Dünyanın en eğlenceli gruplarından biri olan Frog Leap, maalesef setinin sonuna yaklaşıyordu. Hawaii gömlekleri ve parti tavırlarıyla herkesi coşturmuşlardı. Özellikle PANTERA çalarlarken zıplamayan kimse yoktu galiba alanada. Neyse, ben de grubun Pokémon yorumunda üstümdeki sapsarı Ratos de Porão tişörtünün hakkını vererek deli gibi şarkıya eşlik edip tepindim.

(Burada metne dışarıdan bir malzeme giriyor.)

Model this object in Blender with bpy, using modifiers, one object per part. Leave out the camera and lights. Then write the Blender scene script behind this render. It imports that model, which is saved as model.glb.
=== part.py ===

Bu arada bütün gün Brezilyalı birileriyle muhabbet ettim bu tişört sayesinde, haha. Neyse, Leo Moracchioli’nin müthiş Frog Leap’ini daha önce dinlemediyseniz mutlaka bir bakın.
Festivalin ilk günü böyleydi. Biraz yağmur, hafif yol ve Prag gezisi yorgunluğu vs. derken diğer günlere nazaran biraz sönük geçtiyse de Incantation ve Hypocrisy ikilisiyle gönüller şen oldu fazlasıyla. Tabii biraz da festivalin ikinci gününe saklıyorduk kendimizi, zira bir sonraki yazıda göreceğiniz üzere 8 Ağustos günü SODOM‘dan TESTAMENT‘a, SACRED REICH‘tan KAMPFAR‘a muazzam bir gün yaşanacaktı Josefov surları içerisinde…
therion fotoğrafını çok iyi yakalamışsın, ilk güne koyulmuş olsalar dahi en azından sahneleri için havanın kararmış olması güzel. ah, therion! ve ahahahahah metal blade batushka’sına yapılanlar nedense içimi hoş etti lkfjgdlf
ilk günün yıldızı hypocrisy’di. incantation’u obscure’a koyan zihniyete ne diyeyim bilemedim. batushka esnasında bol bol rusça (sanırım) küfür duyduk çevreden, aslında grup o kadar da kötü değildi ama orijinal kadroyu izleyememenin şanssızlığını yaşadık. coven’ı çok iyiydi, kadavar’ı da hypocrisy’nin hatrına es geçmek zorunda kaldım (en azından daha önce izleme şansım oldu)
ilk gün merch standları tanzim satış mağazası gibiydi, millet resmen yağmalamış ne var ne yoksa. üçüncü günde askıda hemen her şeyin üzerinde sold out yazıyordu. yeme içme konusu bol seçenekliydi, biraların çoğunu beğenmedim, genelde dışarıdan alıp yedik, içtik. son not; bu festivale gelecekseniz öncelikli olarak ev, pansiyon, otel seçeneklerini değerlendirin. kamp gerçekten alışkın olmayanlar için sıkıntılı olabiliyor. aşırı gürültü, aniden bastıran sağanak yağmur, sıcak-soğuk farkı, tuvalet ve duş sırası vs. ama bu ortamı da yaşamak gerekli diye düşünüyorum.